Extreme Gradient Boosting (XGBoost) is a distributed, scalable gradient-boosted decision tree (GBDT) machine learning framework. The top machine learning library for regression, classification, and ranking issues, it offers parallel tree boosting. I tuned `n estimators` and `max depth` two of the model's parameters and were able to obtain accuracy 69.79%. The reason for the lack of hyperparameter tuning was because of the lack of computational power to train the models in a timely fashion. Faster computers and more time would be needed to ensure a better hyperparameter tuning.

Conclusion

In conclusion from the three models it was the XGBoost that gave us the best results with 69.79% accuracy. It is evident that I need more time to fine-tune the parameters as the dataset was very large and computationally expensive. The dataset would benefit from a greater diversity and possibly a breakdown of locations to include destination States within the US, in addition to foreign destinations. I also need to explore other methods like KNN, Logistic regression which could possibly help in improving the accuracy.

Ethical considerations for recommender systems include the potential for bias and discrimination. Recommender algorithms can be responsible for shaping opinion and popular culture. One concern of an AirBnb recommender system would be how recommendations could impact the communities that are recommended and those that are excluded.
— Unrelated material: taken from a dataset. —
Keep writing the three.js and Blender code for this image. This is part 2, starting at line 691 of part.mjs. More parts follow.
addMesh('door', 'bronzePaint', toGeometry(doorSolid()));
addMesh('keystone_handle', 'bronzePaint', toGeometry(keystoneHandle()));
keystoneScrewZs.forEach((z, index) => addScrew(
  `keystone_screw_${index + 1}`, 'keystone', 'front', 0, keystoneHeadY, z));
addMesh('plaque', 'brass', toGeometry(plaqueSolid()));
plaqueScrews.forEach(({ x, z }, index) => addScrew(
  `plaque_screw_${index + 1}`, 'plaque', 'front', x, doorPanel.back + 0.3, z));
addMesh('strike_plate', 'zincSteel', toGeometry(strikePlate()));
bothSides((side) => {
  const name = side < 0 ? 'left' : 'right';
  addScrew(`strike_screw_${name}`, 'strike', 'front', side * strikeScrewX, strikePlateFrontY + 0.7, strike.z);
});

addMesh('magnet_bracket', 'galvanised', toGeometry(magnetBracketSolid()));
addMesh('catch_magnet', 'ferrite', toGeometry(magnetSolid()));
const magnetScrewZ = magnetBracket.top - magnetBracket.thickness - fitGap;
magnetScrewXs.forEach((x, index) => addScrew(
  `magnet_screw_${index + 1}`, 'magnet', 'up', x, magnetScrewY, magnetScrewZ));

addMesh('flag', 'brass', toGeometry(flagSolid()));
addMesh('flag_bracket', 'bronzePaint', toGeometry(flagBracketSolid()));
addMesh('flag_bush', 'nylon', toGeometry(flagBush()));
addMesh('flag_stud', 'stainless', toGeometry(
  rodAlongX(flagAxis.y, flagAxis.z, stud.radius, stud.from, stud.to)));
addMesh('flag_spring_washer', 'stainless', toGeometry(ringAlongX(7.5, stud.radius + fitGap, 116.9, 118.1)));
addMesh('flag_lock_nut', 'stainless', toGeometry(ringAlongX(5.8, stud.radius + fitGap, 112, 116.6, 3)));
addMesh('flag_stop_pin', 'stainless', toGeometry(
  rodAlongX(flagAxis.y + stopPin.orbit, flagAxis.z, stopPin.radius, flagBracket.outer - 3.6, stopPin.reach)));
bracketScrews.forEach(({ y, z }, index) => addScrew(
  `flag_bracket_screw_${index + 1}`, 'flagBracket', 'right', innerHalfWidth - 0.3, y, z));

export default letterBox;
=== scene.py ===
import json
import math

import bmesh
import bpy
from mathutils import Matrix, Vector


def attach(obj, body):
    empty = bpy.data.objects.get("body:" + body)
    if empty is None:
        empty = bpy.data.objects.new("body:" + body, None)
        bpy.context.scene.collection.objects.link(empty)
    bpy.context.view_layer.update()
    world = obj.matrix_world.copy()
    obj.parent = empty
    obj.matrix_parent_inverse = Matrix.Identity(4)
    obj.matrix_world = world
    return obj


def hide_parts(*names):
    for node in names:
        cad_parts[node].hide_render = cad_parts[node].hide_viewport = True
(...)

While a content-based recommendation system can provide valuable recommendations to users, it does have its limitations. It could be advantageous for AirBnb to use a hybrid recommender system that combines the benefits of both a content-based system and a collaborative filtering system, which includes data from multiple users. A hybrid system would mitigate the weaknesses of individual systems and allow for generation of more comprehensive recommendations based on multiple metrics. However, it is important to be aware that a more comprehensive system also adds computational complexity and requires a large database of ratings and other user info.